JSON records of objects
++++

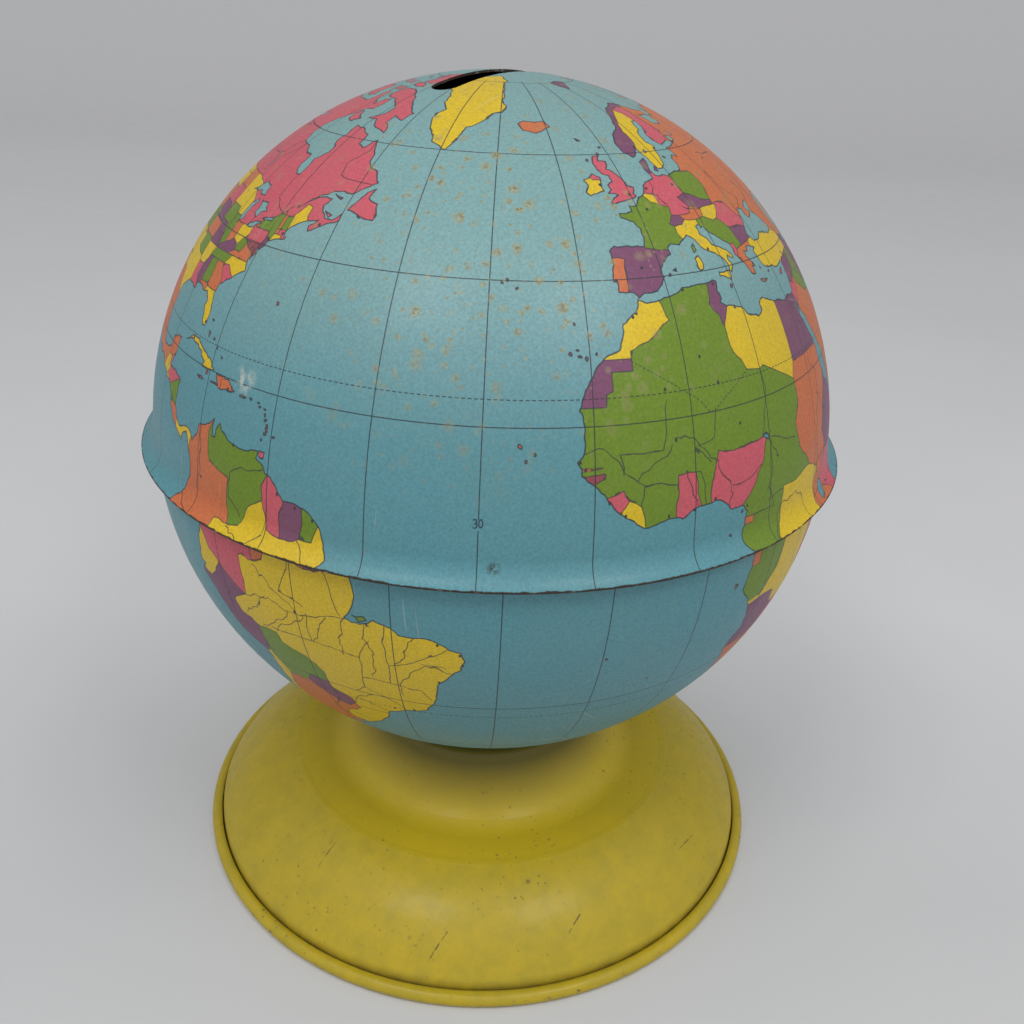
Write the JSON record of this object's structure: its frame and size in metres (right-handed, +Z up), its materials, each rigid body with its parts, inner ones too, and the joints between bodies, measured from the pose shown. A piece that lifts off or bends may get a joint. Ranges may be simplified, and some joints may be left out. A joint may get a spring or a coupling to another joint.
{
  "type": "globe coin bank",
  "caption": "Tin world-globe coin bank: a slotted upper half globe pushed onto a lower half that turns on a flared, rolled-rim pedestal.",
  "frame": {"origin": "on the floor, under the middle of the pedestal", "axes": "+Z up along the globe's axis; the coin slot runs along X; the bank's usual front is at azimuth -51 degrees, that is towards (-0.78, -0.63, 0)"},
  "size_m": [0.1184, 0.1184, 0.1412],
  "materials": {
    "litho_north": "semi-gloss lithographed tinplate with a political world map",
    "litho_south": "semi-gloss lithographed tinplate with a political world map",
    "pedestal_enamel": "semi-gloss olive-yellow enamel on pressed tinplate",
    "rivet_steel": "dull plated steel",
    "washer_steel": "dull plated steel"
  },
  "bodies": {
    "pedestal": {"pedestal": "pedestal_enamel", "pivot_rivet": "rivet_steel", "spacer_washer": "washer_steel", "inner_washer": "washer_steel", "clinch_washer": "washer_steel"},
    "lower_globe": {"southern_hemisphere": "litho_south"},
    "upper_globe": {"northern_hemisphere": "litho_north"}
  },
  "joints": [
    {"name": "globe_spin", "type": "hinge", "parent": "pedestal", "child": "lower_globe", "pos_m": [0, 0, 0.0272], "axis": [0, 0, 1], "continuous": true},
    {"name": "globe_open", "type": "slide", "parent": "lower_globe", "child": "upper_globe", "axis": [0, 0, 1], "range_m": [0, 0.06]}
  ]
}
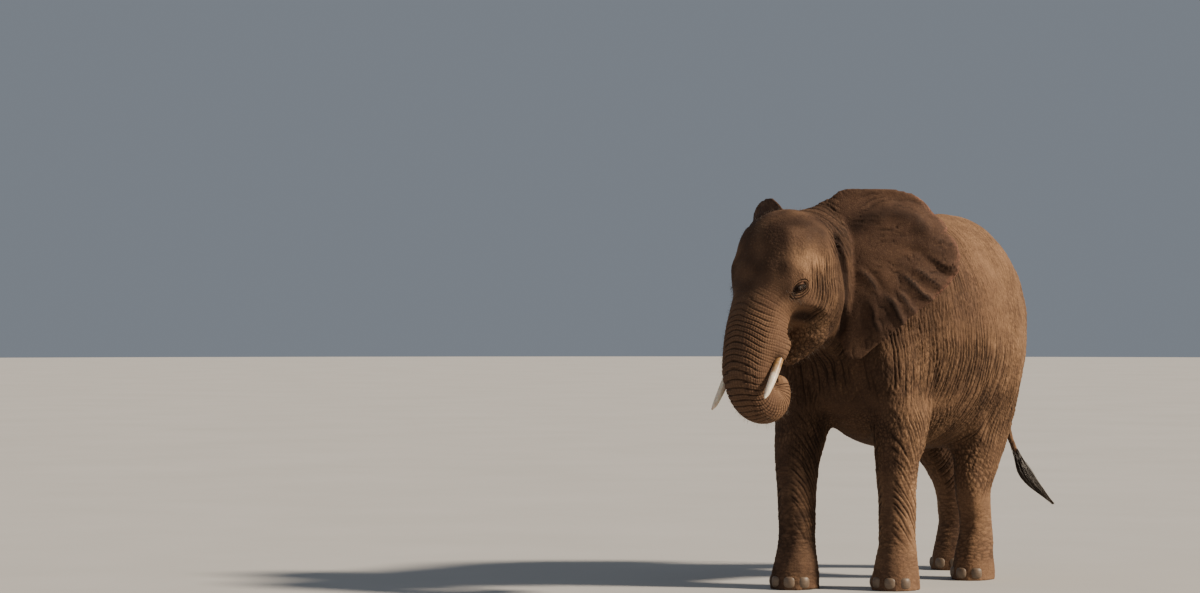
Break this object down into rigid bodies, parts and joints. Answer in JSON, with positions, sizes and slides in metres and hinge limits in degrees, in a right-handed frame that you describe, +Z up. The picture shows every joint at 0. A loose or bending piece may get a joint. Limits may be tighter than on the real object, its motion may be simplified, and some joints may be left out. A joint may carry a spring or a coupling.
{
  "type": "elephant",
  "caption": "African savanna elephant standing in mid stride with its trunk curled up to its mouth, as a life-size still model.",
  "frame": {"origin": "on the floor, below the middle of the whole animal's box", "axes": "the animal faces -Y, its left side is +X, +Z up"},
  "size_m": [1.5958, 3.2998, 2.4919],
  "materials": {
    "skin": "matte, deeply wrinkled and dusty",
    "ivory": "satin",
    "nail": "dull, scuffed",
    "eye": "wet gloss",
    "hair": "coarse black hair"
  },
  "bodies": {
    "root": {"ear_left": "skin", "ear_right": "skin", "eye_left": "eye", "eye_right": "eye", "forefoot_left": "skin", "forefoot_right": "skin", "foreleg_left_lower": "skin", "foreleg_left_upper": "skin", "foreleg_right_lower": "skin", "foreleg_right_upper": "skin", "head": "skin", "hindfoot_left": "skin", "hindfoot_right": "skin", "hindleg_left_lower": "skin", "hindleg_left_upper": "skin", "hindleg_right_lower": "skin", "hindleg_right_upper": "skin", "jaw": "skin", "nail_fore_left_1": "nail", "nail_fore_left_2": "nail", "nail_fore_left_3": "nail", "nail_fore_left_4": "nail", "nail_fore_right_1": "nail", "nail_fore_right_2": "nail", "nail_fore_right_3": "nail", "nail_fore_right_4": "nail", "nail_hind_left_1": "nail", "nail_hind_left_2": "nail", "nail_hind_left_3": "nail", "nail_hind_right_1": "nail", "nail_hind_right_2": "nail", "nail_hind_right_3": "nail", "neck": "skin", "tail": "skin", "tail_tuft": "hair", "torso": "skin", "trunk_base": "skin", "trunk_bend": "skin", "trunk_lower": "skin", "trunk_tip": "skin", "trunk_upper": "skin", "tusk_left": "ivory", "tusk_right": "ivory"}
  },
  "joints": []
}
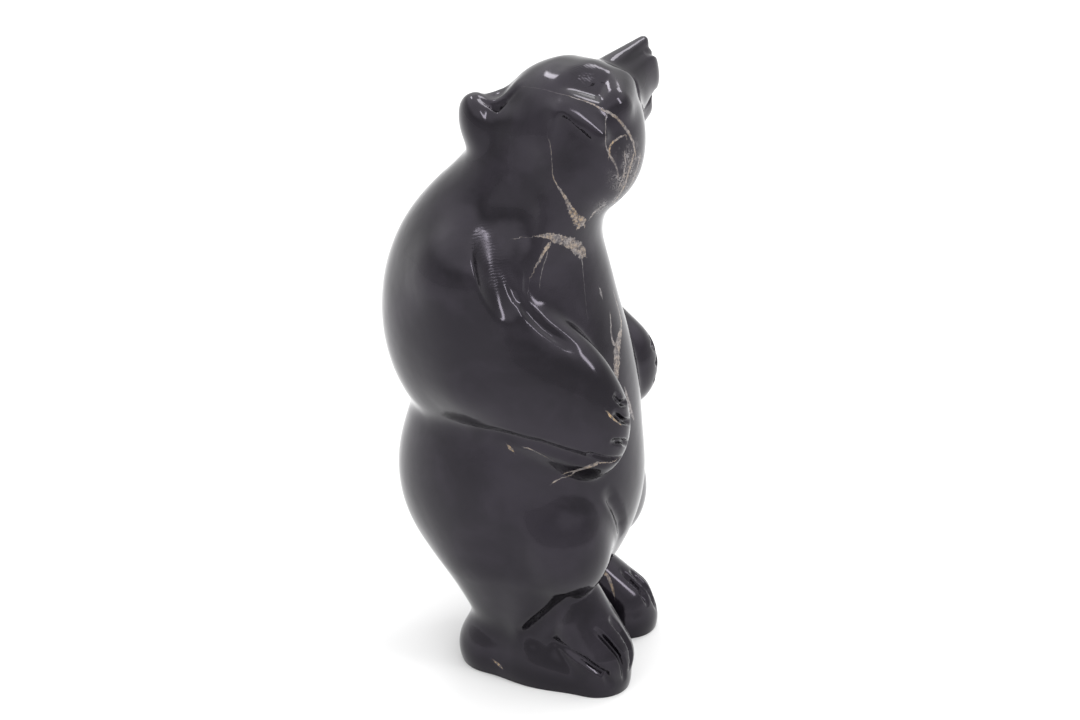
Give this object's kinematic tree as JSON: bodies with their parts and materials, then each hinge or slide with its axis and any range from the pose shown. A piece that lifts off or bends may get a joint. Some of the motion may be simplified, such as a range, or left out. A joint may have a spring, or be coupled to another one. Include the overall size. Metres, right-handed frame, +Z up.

++++

Exercise description → Repeat each record exactly, leaving nothing out.

The answer →
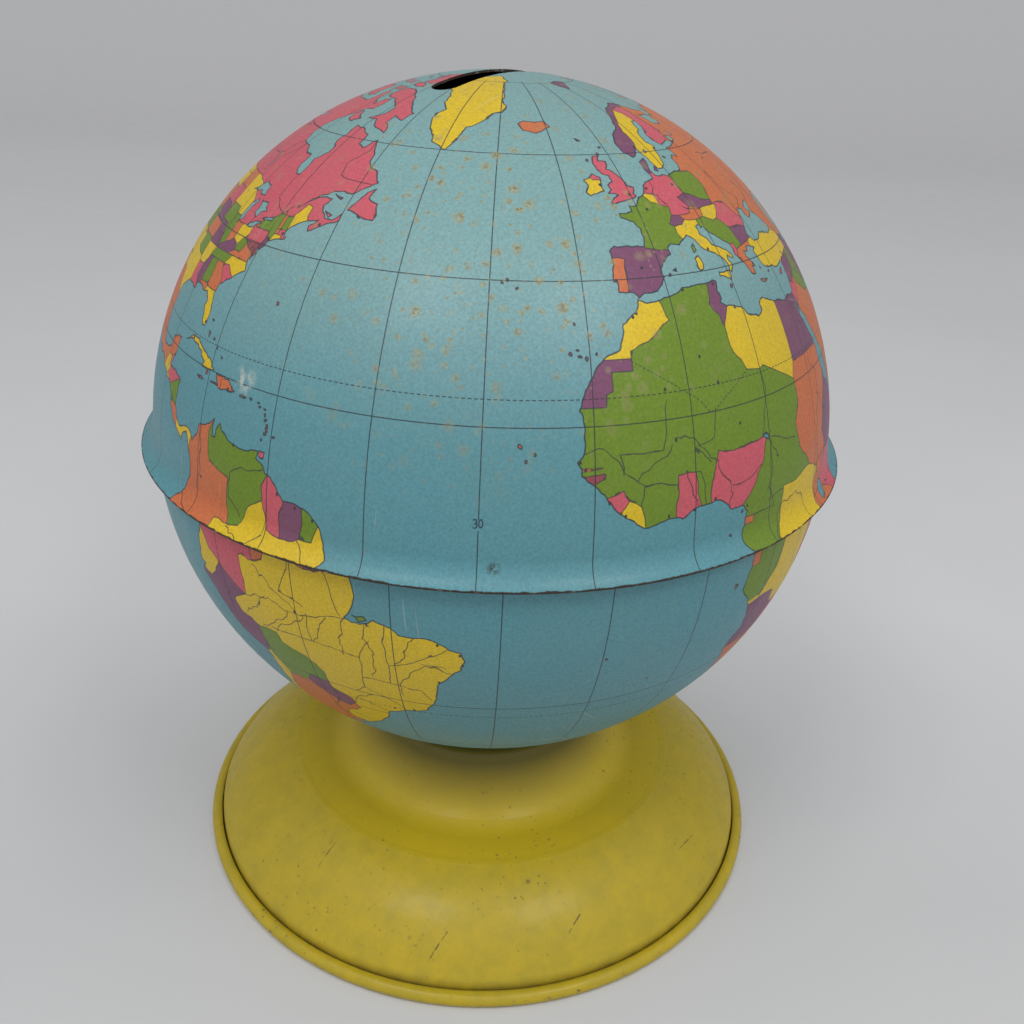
Write the JSON record of this object's structure: its frame and size in metres (right-handed, +Z up), its materials, each rigid body with its parts, inner ones too, and the joints between bodies, measured from the pose shown. A piece that lifts off or bends may get a joint. Ranges may be simplified, and some joints may be left out. A joint may get a spring or a coupling to another joint.
{
  "type": "globe coin bank",
  "caption": "Tin world-globe coin bank: a slotted upper half globe pushed onto a lower half that turns on a flared, rolled-rim pedestal.",
  "frame": {"origin": "on the floor, under the middle of the pedestal", "axes": "+Z up along the globe's axis; the coin slot runs along X; the bank's usual front is at azimuth -51 degrees, that is towards (-0.78, -0.63, 0)"},
  "size_m": [0.1184, 0.1184, 0.1412],
  "materials": {
    "litho_north": "semi-gloss lithographed tinplate with a political world map",
    "litho_south": "semi-gloss lithographed tinplate with a political world map",
    "pedestal_enamel": "semi-gloss olive-yellow enamel on pressed tinplate",
    "rivet_steel": "dull plated steel",
    "washer_steel": "dull plated steel"
  },
  "bodies": {
    "pedestal": {"pedestal": "pedestal_enamel", "pivot_rivet": "rivet_steel", "spacer_washer": "washer_steel", "inner_washer": "washer_steel", "clinch_washer": "washer_steel"},
    "lower_globe": {"southern_hemisphere": "litho_south"},
    "upper_globe": {"northern_hemisphere": "litho_north"}
  },
  "joints": [
    {"name": "globe_spin", "type": "hinge", "parent": "pedestal", "child": "lower_globe", "pos_m": [0, 0, 0.0272], "axis": [0, 0, 1], "continuous": true},
    {"name": "globe_open", "type": "slide", "parent": "lower_globe", "child": "upper_globe", "axis": [0, 0, 1], "range_m": [0, 0.06]}
  ]
}
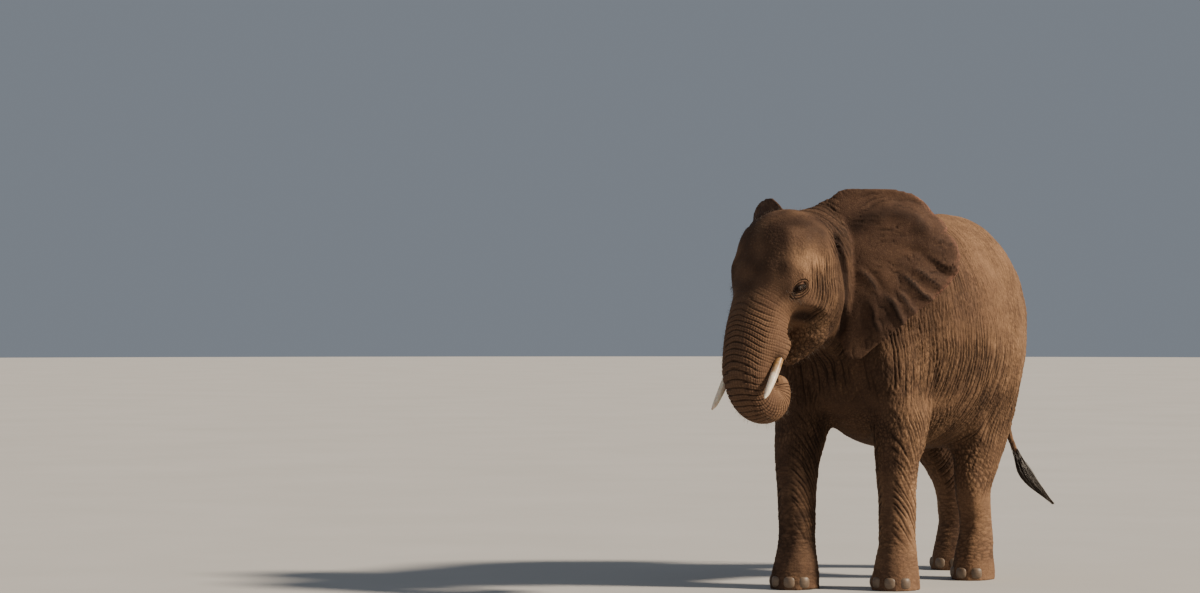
Break this object down into rigid bodies, parts and joints. Answer in JSON, with positions, sizes and slides in metres and hinge limits in degrees, in a right-handed frame that you describe, +Z up. The picture shows every joint at 0. A loose or bending piece may get a joint. Limits may be tighter than on the real object, its motion may be simplified, and some joints may be left out. A joint may carry a spring or a coupling.
{
  "type": "elephant",
  "caption": "African savanna elephant standing in mid stride with its trunk curled up to its mouth, as a life-size still model.",
  "frame": {"origin": "on the floor, below the middle of the whole animal's box", "axes": "the animal faces -Y, its left side is +X, +Z up"},
  "size_m": [1.5958, 3.2998, 2.4919],
  "materials": {
    "skin": "matte, deeply wrinkled and dusty",
    "ivory": "satin",
    "nail": "dull, scuffed",
    "eye": "wet gloss",
    "hair": "coarse black hair"
  },
  "bodies": {
    "root": {"ear_left": "skin", "ear_right": "skin", "eye_left": "eye", "eye_right": "eye", "forefoot_left": "skin", "forefoot_right": "skin", "foreleg_left_lower": "skin", "foreleg_left_upper": "skin", "foreleg_right_lower": "skin", "foreleg_right_upper": "skin", "head": "skin", "hindfoot_left": "skin", "hindfoot_right": "skin", "hindleg_left_lower": "skin", "hindleg_left_upper": "skin", "hindleg_right_lower": "skin", "hindleg_right_upper": "skin", "jaw": "skin", "nail_fore_left_1": "nail", "nail_fore_left_2": "nail", "nail_fore_left_3": "nail", "nail_fore_left_4": "nail", "nail_fore_right_1": "nail", "nail_fore_right_2": "nail", "nail_fore_right_3": "nail", "nail_fore_right_4": "nail", "nail_hind_left_1": "nail", "nail_hind_left_2": "nail", "nail_hind_left_3": "nail", "nail_hind_right_1": "nail", "nail_hind_right_2": "nail", "nail_hind_right_3": "nail", "neck": "skin", "tail": "skin", "tail_tuft": "hair", "torso": "skin", "trunk_base": "skin", "trunk_bend": "skin", "trunk_lower": "skin", "trunk_tip": "skin", "trunk_upper": "skin", "tusk_left": "ivory", "tusk_right": "ivory"}
  },
  "joints": []
}
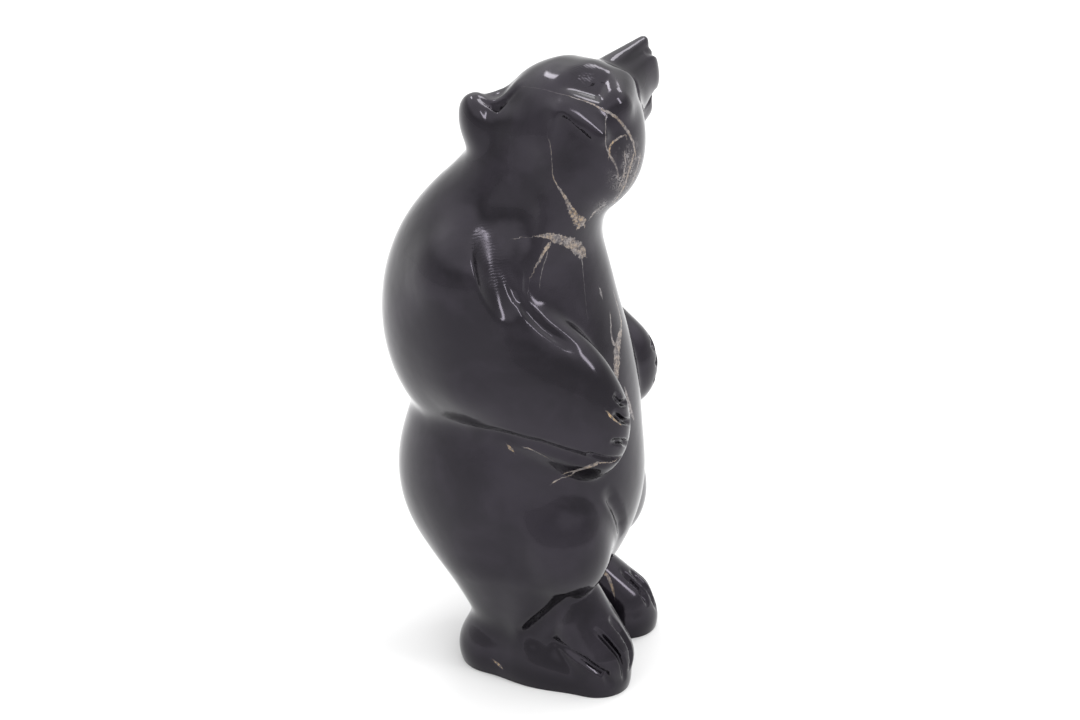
Give this object's kinematic tree as JSON: bodies with their parts and materials, then each hinge or slide with its axis and any range from the pose shown. A piece that lifts off or bends may get a joint. Some of the motion may be simplified, such as a range, or left out. A joint may have a spring, or be coupled to another one. Include the overall size. Metres, right-handed frame, +Z up.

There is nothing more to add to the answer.